**WHAT YOU WILL DO**
List all lines in the material below that contain "scene".

━━━━━━━━━━

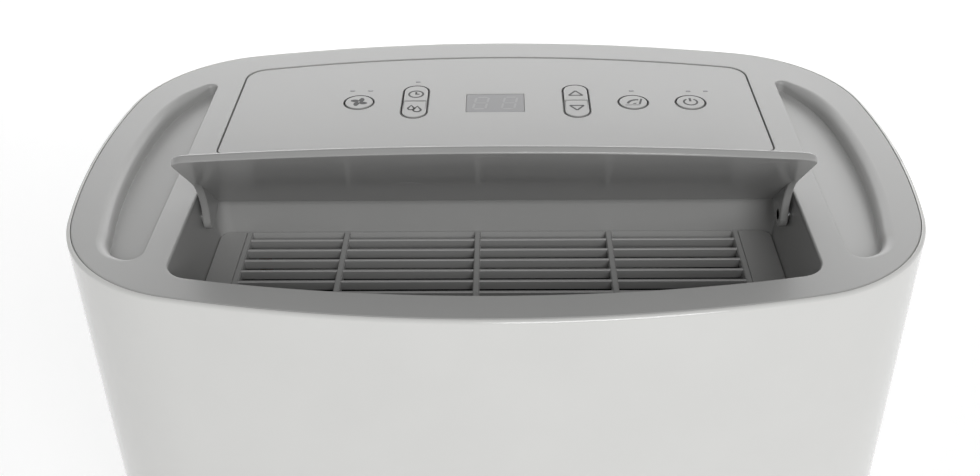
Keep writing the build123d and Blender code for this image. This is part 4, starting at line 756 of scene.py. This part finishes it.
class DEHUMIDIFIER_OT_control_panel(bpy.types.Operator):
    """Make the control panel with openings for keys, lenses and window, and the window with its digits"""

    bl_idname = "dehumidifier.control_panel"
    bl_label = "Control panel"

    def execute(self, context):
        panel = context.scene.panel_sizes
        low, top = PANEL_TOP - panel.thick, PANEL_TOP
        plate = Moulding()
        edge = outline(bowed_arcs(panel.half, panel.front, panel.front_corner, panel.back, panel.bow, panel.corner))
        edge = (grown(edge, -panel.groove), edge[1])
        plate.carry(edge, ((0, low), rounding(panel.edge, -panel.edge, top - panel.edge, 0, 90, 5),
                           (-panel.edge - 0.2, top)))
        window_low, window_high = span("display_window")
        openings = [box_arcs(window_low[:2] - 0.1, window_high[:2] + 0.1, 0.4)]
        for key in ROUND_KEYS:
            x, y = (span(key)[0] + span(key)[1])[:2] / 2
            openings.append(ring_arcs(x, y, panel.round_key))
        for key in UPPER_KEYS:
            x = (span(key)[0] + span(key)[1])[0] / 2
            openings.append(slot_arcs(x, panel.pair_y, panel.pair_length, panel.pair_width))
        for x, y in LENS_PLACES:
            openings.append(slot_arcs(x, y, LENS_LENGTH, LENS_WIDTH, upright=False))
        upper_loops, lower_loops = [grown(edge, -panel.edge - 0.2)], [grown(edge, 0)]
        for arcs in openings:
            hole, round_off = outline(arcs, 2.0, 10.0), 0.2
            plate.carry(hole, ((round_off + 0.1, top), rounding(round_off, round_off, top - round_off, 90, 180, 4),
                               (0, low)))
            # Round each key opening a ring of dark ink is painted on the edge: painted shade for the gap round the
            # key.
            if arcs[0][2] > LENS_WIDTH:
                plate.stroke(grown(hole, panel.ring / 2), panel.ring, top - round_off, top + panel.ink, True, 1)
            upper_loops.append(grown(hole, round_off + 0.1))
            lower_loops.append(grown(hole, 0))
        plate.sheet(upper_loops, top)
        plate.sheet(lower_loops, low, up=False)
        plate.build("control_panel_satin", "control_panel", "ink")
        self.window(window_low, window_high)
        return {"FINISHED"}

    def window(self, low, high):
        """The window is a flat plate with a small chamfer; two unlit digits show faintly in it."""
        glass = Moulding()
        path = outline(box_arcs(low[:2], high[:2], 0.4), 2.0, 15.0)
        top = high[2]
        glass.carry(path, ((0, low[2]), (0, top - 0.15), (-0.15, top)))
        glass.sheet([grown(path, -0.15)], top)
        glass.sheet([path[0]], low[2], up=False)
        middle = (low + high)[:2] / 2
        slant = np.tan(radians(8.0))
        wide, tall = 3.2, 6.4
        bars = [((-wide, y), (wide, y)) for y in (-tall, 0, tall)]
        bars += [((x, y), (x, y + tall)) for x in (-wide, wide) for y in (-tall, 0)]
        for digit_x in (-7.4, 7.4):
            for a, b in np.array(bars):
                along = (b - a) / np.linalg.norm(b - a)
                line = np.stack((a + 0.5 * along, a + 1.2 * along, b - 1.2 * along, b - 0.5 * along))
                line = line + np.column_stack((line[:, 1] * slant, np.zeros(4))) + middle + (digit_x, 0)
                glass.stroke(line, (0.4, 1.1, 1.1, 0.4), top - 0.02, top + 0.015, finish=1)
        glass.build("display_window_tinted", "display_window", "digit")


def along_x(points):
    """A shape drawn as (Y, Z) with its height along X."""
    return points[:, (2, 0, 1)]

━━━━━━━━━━

**RESPONSE TO THIS TASK**
Keep writing the build123d and Blender code for this image. This is part 4, starting at line 756 of scene.py. This part finishes it.
        panel = context.scene.panel_sizes